Sadly, that’s not something most Pennsylvanians will get to experience. It is, however, a benefit of being an elected official.

Much of the attention in recent weeks has been centered on state officials — namely the legislators who passed the law years ago that tied state and state-affiliated office paychecks to the cost of living. It affects people like the governor and judges as well, but they didn’t write or pass the law, and doing anything about it isn’t up to them.

The state isn’t the only place this happens, though. Welcome to Westmoreland County.

Like the state, the county’s pay structure — put in place more than 20 years ago — is tied to the U.S. Department of Labor’s consumer price index for the Pennsylvania, Delaware, Maryland and New Jersey area. Because of this, commissioners and row officers are going to get a 7.8% boost in their wages.

This means Chairman Sean Kertes will make $95,616 and commissioners Doug Chew and Gina Cerilli Thrasher will pull in $92,210. This year, they got a 5.6% raise.

The increase applies to all row offices.

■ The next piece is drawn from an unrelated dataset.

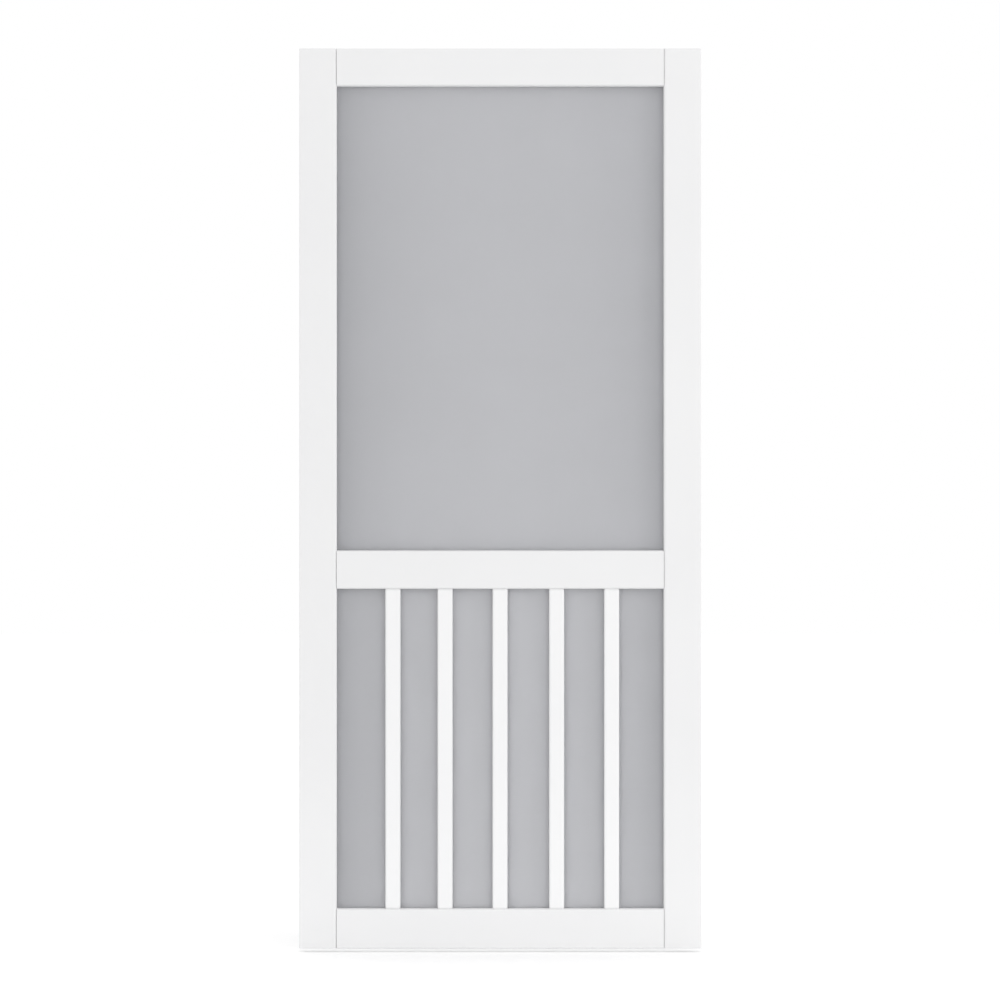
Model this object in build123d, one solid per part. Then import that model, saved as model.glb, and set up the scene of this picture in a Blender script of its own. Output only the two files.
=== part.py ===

The 400 nonunion employees have been approved for a 7.8% increase, as well. The union employees — 1,200 people who do things like keep the courthouse and Westmoreland Manor nursing home running — are locked into a 2% raise because of a four-year contract signed in 2020.

“We wish it was more, but, with our budgetary issues, that’s all we could do,” Kertes said when signing that contract two years ago.

Does the budgetary issue make a difference when elected officials are getting annual raises that double, triple or nearly quadruple that raise?

Whether at the state or county level, it is reprehensible for public servants to have their raises a foregone conclusion, completely removed from their hands by laws put in motion decades earlier.

Are the taxpayers who are funding these increases seeing their money rise the same way? No — the inflation fueling the cost-of-living adjustment proves that.

Leaders who care about the people they lead would make changes to these automatic pay hikes.